Records with modeling code:
****************
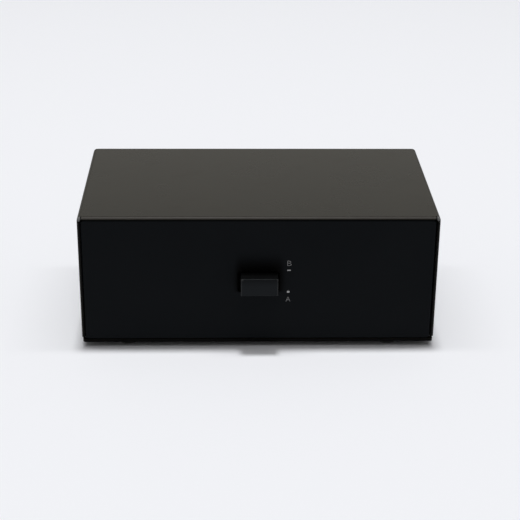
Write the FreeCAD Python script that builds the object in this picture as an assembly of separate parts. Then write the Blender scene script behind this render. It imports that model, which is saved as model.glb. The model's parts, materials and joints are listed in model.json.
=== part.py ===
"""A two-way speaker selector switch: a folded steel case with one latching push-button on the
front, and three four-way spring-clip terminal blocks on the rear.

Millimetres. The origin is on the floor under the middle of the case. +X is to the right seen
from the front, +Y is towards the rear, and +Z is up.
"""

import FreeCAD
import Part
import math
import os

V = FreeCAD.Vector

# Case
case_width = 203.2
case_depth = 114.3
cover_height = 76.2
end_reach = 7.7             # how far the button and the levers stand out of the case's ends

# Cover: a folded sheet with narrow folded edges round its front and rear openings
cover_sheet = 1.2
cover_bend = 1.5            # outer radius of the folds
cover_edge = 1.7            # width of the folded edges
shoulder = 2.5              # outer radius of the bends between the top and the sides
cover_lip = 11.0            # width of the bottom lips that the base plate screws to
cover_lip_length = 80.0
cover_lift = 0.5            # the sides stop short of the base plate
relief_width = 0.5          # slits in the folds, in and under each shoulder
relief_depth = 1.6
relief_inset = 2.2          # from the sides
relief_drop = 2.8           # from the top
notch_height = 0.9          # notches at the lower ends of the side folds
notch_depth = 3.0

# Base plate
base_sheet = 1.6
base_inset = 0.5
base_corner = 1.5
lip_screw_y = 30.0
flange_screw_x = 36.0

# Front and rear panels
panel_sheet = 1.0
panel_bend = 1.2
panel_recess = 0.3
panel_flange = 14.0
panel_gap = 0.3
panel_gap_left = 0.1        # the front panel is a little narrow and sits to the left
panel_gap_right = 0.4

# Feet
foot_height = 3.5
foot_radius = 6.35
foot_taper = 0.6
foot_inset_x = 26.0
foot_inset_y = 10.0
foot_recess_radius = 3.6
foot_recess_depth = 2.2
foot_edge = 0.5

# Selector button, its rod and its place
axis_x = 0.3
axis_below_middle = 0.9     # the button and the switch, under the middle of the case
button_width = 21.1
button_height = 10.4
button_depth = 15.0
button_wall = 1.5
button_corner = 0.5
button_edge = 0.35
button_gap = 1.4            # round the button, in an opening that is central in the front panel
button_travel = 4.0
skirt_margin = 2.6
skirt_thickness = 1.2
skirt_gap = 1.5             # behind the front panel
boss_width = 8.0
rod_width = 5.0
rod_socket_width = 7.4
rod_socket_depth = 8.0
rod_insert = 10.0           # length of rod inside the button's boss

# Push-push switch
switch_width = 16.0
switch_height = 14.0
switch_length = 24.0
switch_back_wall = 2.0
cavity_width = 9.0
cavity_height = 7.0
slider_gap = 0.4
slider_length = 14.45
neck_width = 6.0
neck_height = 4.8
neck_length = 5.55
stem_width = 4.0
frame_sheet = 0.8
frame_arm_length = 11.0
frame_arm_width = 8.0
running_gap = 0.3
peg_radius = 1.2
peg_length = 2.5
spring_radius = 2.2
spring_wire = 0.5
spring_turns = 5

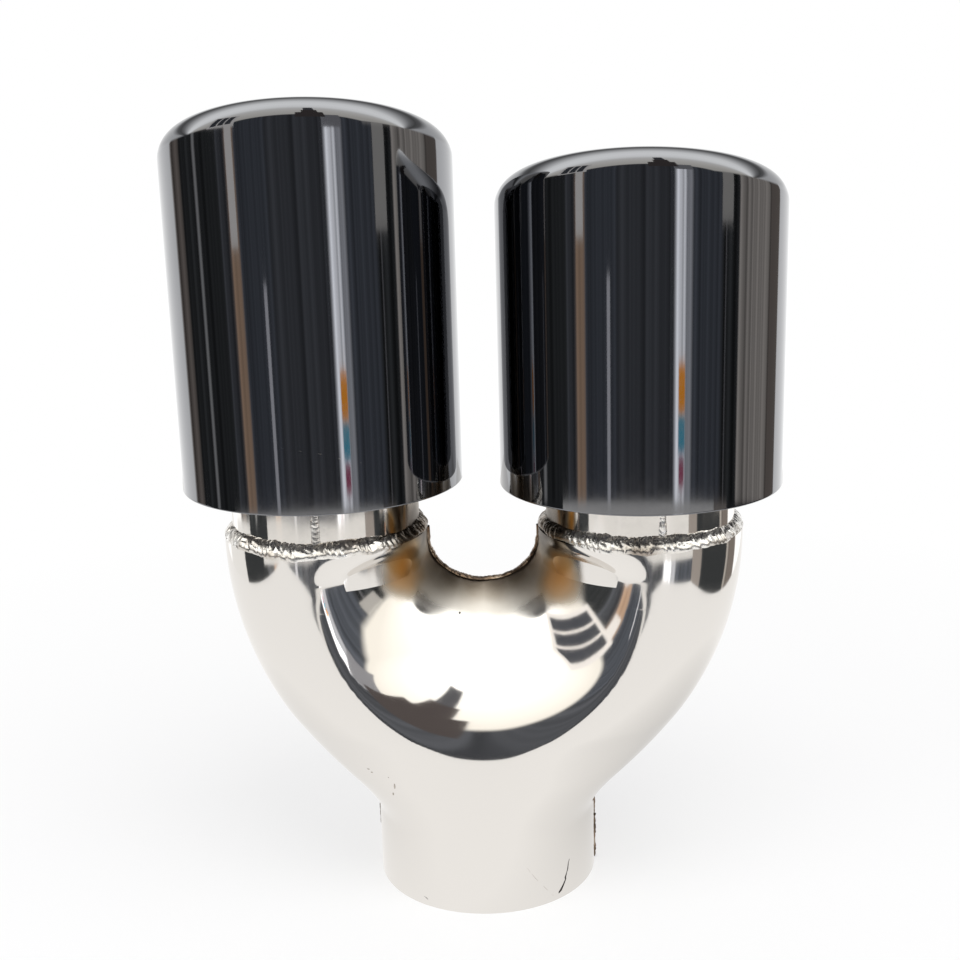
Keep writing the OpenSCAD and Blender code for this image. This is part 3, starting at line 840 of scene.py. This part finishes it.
****************
[What you should do]:
Print the records above verbatim from their first line to the line containing "foot_edge = 0.5", both included, and stop there.

[Task response]:
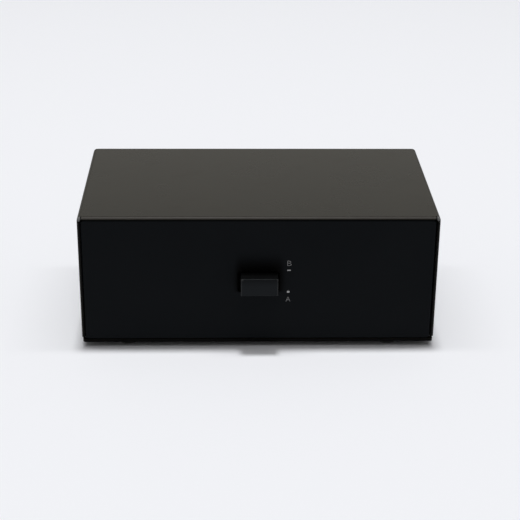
Write the FreeCAD Python script that builds the object in this picture as an assembly of separate parts. Then write the Blender scene script behind this render. It imports that model, which is saved as model.glb. The model's parts, materials and joints are listed in model.json.
=== part.py ===
"""A two-way speaker selector switch: a folded steel case with one latching push-button on the
front, and three four-way spring-clip terminal blocks on the rear.

Millimetres. The origin is on the floor under the middle of the case. +X is to the right seen
from the front, +Y is towards the rear, and +Z is up.
"""

import FreeCAD
import Part
import math
import os

V = FreeCAD.Vector

# Case
case_width = 203.2
case_depth = 114.3
cover_height = 76.2
end_reach = 7.7             # how far the button and the levers stand out of the case's ends

# Cover: a folded sheet with narrow folded edges round its front and rear openings
cover_sheet = 1.2
cover_bend = 1.5            # outer radius of the folds
cover_edge = 1.7            # width of the folded edges
shoulder = 2.5              # outer radius of the bends between the top and the sides
cover_lip = 11.0            # width of the bottom lips that the base plate screws to
cover_lip_length = 80.0
cover_lift = 0.5            # the sides stop short of the base plate
relief_width = 0.5          # slits in the folds, in and under each shoulder
relief_depth = 1.6
relief_inset = 2.2          # from the sides
relief_drop = 2.8           # from the top
notch_height = 0.9          # notches at the lower ends of the side folds
notch_depth = 3.0

# Base plate
base_sheet = 1.6
base_inset = 0.5
base_corner = 1.5
lip_screw_y = 30.0
flange_screw_x = 36.0

# Front and rear panels
panel_sheet = 1.0
panel_bend = 1.2
panel_recess = 0.3
panel_flange = 14.0
panel_gap = 0.3
panel_gap_left = 0.1        # the front panel is a little narrow and sits to the left
panel_gap_right = 0.4

# Feet
foot_height = 3.5
foot_radius = 6.35
foot_taper = 0.6
foot_inset_x = 26.0
foot_inset_y = 10.0
foot_recess_radius = 3.6
foot_recess_depth = 2.2
foot_edge = 0.5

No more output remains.